I build for more than two dozen targets from a source tree with usually three active branches with both production and debug builds. To date I've used a personal Makefile that defines the target which includes a common Makefile that defines the compile flags which then includes the Makefile from a specific source tree. This works but I can't help but thinking there's a better way.

I'd like to use a sqlite3 database to store and organize a full list of build flags. At compile time the database would be queried to generate to generate flags based on project version, platform and dev/production and start the build.

This database would be a single place where I can document and keep track my current settings for all my development builds. A base set of stored flags would be overridden by more granular flags at version, target platform, then build quality levels.

As part of implementing something like this I would also create a handful of shell scripts to manipulate the database and get/set flags as well as permit other developers in my lab adopt this more easily.

Has this already been done? Are there any examples of something like this?

Is there a different/better way to handle this?

Two things: * I cannot modify the original project Makefiles. * Attempting to use something like automake would be cumbersome as the necessary number of configure flags to enable a debugging level in an existing module of the code base would number in the hundreds.

+1  A: 

I suspect you may like to take a look at a more sophisticated build system. Take a look at ant, jam, and other build system tools. I think the standard GNU way of doing what you describe is through ./configure (autoconf) scripts, although I can see that managing the different configurations would be difficult.
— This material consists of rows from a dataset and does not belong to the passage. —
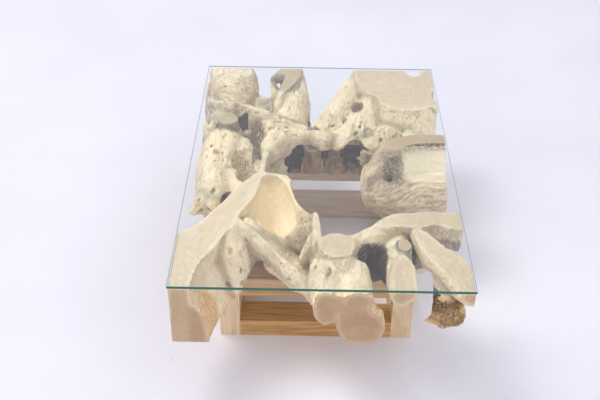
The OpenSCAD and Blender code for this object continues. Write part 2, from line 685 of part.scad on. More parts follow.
// A coach screw stands on its washer, which lies against the top of its seat
module coach_screws() color(steel) each_screw() translate([0, 0, screw_seat - washer_thick]) {
    translate([0, 0, -head_height]) cylinder(h = head_height, d = head_af/cos(30), $fn = 6);
    cylinder(h = screw_length, d = screw_d, $fn = 48);
}
module screw_washers() color(steel) each_screw() translate([0, 0, screw_seat - washer_thick])
    difference() {
        cylinder(h = washer_thick, d = washer_d, $fn = 48);
        translate([0, 0, -1]) cylinder(h = washer_thick + 2, d = screw_d + 2*screw_clear, $fn = 48);
    }

// The glass rests on clear pads, each on a sawn flat
PADS = [[-368, -560], [-225, -185], [42, -407], [212, -545], [352, -505], [345, -290],
    [330, 132], [255, 480], [120, 560], [-97, 560], [-303, 246], [-326, 585]];
module glass_pads() color(glass_tint) for (p = PADS)
    translate([p[0]*scale_x, p[1]*scale_y, root_top]) cylinder(h = pad_thick, d = pad_d, $fn = 48);

module glass_top() color(glass_tint) translate([0, 0, glass_bottom]) {
    flat_length = glass_length - 2*glass_bevel;
    flat_width = glass_width - 2*glass_bevel;
    hull() {
        translate([-flat_width/2, -flat_length/2, 0]) cube([flat_width, flat_length, glass_thick]);
        translate([-glass_width/2, -glass_length/2, glass_bevel])
            cube([glass_width, glass_length, glass_thick - 2*glass_bevel]);
    }
}

glass_top();
glass_pads();
front_left_root();
front_centre_root();
front_right_root();
corner_root();
right_front_root();
right_root();
back_right_root();
back_left_limb();
back_left_root();
left_tail_root();
left_root();
left_knob_root();
trunk_heart();
front_left_post();
front_right_post();
back_left_post();
back_right_post();
front_lower_rail();
front_upper_rail();
back_lower_rail();
back_upper_rail();
left_lower_rail();
left_upper_rail();
right_lower_rail();
right_upper_rail();
root_dowels();
coach_screws();
screw_washers();
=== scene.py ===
# %% [markdown]
# # A glass coffee table on a block of teak roots
# The real table is a stump of teak, dug up with its roots and sawn to a block. A clear sheet of glass lies
# on the flats that the saw left, and a box frame of teak timbers carries the block above the floor.
# The posts, the rails, the glass and the fixings come ready made from the construction model. What is
# made here is the wood itself: thirteen roots that flow into one another, and every finish.

# %% The construction model
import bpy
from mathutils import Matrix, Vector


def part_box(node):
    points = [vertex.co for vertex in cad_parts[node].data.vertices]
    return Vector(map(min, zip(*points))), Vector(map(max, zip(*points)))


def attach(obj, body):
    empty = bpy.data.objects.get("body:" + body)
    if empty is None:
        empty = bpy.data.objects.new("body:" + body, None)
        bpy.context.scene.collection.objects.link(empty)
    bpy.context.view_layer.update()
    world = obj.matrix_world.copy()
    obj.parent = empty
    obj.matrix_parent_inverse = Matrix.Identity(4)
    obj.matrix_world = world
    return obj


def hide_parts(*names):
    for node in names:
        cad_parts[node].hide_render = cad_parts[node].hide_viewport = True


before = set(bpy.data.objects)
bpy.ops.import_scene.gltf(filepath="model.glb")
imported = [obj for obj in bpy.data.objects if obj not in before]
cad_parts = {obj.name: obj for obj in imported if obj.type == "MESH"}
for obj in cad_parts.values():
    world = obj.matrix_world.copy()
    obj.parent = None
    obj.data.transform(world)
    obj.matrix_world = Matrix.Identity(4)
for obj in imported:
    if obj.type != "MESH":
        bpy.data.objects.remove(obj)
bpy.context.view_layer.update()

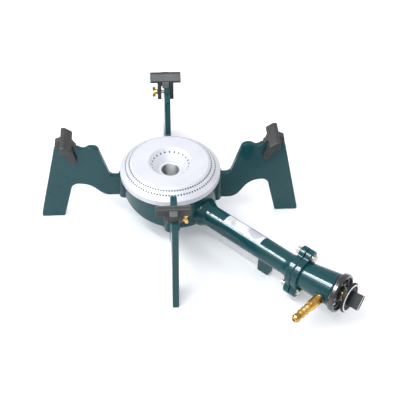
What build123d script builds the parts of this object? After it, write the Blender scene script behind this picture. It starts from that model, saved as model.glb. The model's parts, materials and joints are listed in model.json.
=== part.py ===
from build123d import *
import os
from math import cos, radians, sin, tan

os.makedirs("parts", exist_ok=True)

# A cast-iron propane burner stand: a round burner bowl on four plate legs, a mixing tube that
# ends in a bolted barrel with the hose barb, the air shutter and the tap knob, and four pot
# supports clamped on the leg tops. Millimetres. The origin is on the burner's axis at floor
# level, +Z is up and the mixing tube points to -Y.

# ---------------------------------------------------------------- driving dimensions
LEG_THICKNESS = 9.0
LEG_AZIMUTHS = {"front_right": -45, "rear_right": 45, "rear_left": 135, "front_left": 225}
FOOT_OUTER_R = 198.0          # foot's outer corner from the burner axis
FOOT_INNER_R = 163.0
LEG_TOP_R = 169.0             # outer corner of the leg's top
LEG_TOP_Z = 134.0
INNER_TOP_R = 106.5           # inner end of the inner plateau
WEB_TOP_Z = 77.5              # where the leg joins the bowl
WEB_BOTTOM_Z = {"front": 30.0, "rear": 41.0}
ROOT_FLARE = 7.0              # cast radius where a leg runs into the bowl

BOWL_R = 70.5
BOWL_TOP_Z = 79.0
BOWL_WALL = 6.5
FLOOR_Z = 38.5                # outside of the bowl's floor, on the axis
FLOOR_SLOPE = 0.235           # the floor drops towards the mixing tube
BOSS_R = 20.0
BOSS_BOTTOM_Z = 31.0

CAP_R = 75.0
CAP_BOTTOM_Z = 80.0
CAP_RIM_Z = 88.5
CAP_TOP_Z = 101.5
CAP_SHOULDER_R = 57.0
CRATER_R = 32.5
CRATER_Z = 86.0
CAP_WALL = 5.0
AIR_HOLE_R = 13.3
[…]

Although writing your own Makefile configuration system is possible, I would suspect that if you want your code to have wider adoption, that using a more standard build system is the right answer.

slacy
This needs to be done apart from the original Makefile sources as the project contains hundreds of thousands of lines of code and the Makefiles have 13 years of tweaks that would never survive a conversion to something like autoconf.
Michael McCarty
Whoa... its slacy!
dicroce
I cannot rewrite the original Makefiles so ant, jam and autoconf isn't going to work in this instance
Michael McCarty
I don't understand -- you're saying that you've got an existing Makefile that you can't change, and then you're proposing storing all the Makefile config information in sqlite. I presumed that you would be doing something like "GCC=`select compiler from config;`" or somesuch...
slacy
A: 

IMHO, using a database for this is overkill. Using makefile includes is a clean and simple way to handle this. What are your concerns/issues/problems regarding this approach? Perhaps there's a way to restructure your makefiles to achieve your goals, without adding a database and without switching to a completely different build system.